Dr. Stefan Glombitza, COO of Formycon AG adds: “The consultation with the Paul-Ehrlich-Institute has provided us with clarity for our approach in the development of FYB207. The speed with which we are advancing this program from initial laboratory studies to entry into clinical trials reflects the high level of commitment of all parties involved. People infected with SARS-CoV-2 and at risk of severe illness or even death urgently need effective medicines.”
Formycon is a leading, independent developer of high-quality biopharmaceutical medicines, especially biosimilars. The company focuses on treatments in ophthalmology, immunology and on other key chronic diseases, covering the entire value chain from technical development to the clinical phase III as well as the preparation of dossiers for marketing approval. With its biosimilars, Formycon is making a major contribution towards providing as many patients as possible with access to vital and affordable medicines. Formycon currently has four biosimilars in development. Based on its extensive experience in the development of biopharmaceutical drugs, the company is also working on the development of antibody-based COVID-19 compounds.
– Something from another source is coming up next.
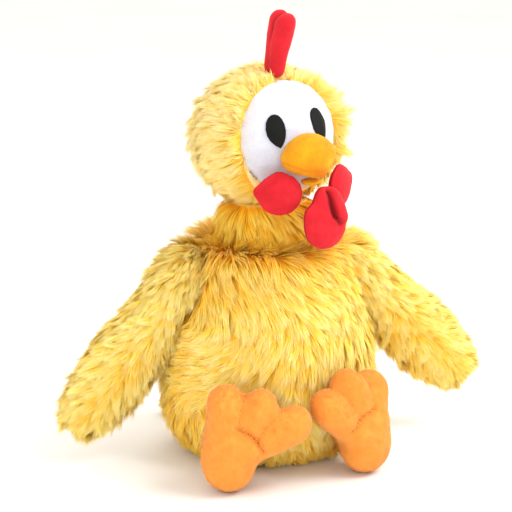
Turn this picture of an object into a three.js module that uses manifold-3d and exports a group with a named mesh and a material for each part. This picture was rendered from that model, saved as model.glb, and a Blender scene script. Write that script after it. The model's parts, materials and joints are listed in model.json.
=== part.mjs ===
import * as THREE from 'three';
import { mergeVertices } from 'three/addons/utils/BufferGeometryUtils.js';
import Module from 'manifold-3d';

// A seated stuffed chicken in long-pile fur fabric. Millimetres, +Z up, facing -Y, its left at +X.
// The origin is the centre of the flat seat. Fur panels are as thick as the cloth with its dense
// pile, and every body turns inside a pocket of its own shape, so nothing touches as it moves.

const GAP = 0.3;
const TURNING_GAP = 0.8;
const SWEPT_GAP = 2.5;
const POCKET_REACH = 40;
const FUR = 8;
const PLUSH = 3;
const FLEECE = 2;
const FELT = 1.2;

// Body
const BODY_OUTLINE = [[64, 0], [78, 20], [85, 45], [82, 88], [74, 118], [64, 148], [55, 168]];
const BODY_HEIGHT = 168;
const BODY_DEPTH_RATIO = 0.9;
const BODY_ROUND_FROM = 95;
const BODY_ROUND_TO = 138;
const BASE_THICKNESS = 4;
const PELLET_RADIUS = 38;
const PELLET_HEIGHT = 26;
const SEAM_ANGLE = 0.2;
const BODY_FACETS = 7;
const BODY_STEPS = 10;

// Neck and head
const NECK_PIVOT = 178;
const NECK_RADIUS = 39;
const NECK_TOP = 202;
const HEAD_CENTRE = 249;
const HEAD_RADII = [56, 54, 53];
const HEAD_TURN = 15;
const HEAD_ROLL = -4;
const HEAD_BACK_SEAM = 14;
const FACE_RADIUS = 50;
const FACE_WIDTH = 85;
const FACE_HEIGHT = 83;
const FACE_PITCH = 7;
const FACE_CUT = 80;

// Eyes
const EYES = { left: { side: 1, angle: 21 }, right: { side: -1, angle: 24 } };
const EYE_RISE_ANGLE = 14;
const EYE_WIDTH = 15;
const EYE_HEIGHT = 25.5;
const EYE_CUT = 12;

// Beak
const BEAK_BULB = { centre: [0, -56, -6.5], radii: [21.5, 18, 16.5] };
const BEAK_TIP = { centre: [0, -66, -14.5], radii: [11, 10, 9] };
const LOWER_BEAK = { centre: [0, -58, -26.8], radii: [8, 10, 2.4] };

// Wattles and comb
const CHEEKS = {
  left: { side: 1, angle: 30, top: -18 },
  right: { side: -1, angle: 25, top: -14 },
};
const CHEEK_DISTANCE = 59;
const CHEEK_RADIUS = 17;
const CHEEK_THICKNESS = 12;
const CHEEK_TOP = { centre: [0, 0, -7], radii: [8, 4, 6] };
const CENTRE_WATTLE_PIVOT = [2, -71, -30.8];
const CENTRE_WATTLE_LENGTH = 46;
const CENTRE_WATTLE_RADIUS = 18.5;
const CENTRE_WATTLE_THICKNESS = 17;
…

Since their introduction in the 1980s, biopharmaceuticals have revolutionized the treatment of serious diseases such as cancer, diabetes, rheumatoid arthritis, multiple sclerosis and eye diseases. In the coming years, many of these biotech drugs will lose their patent protection – and by 2020, medications with revenues of approximately USD 100 billion will be off patent. Biosimilars are follow-on versions of biopharmaceuticals, for which exclusivity has expired. They are approved via stringent regulatory pathways in highly regulated markets (such as EU, US, Japan, Canada, Australia) based on proven similarity of the biosimilar with the originator biopharmaceutical reference product. In 2019, global sales of biosimilars exceeded USD12 billion. Analysts estimate that this figure could rise to around USD 69 billion by 2025.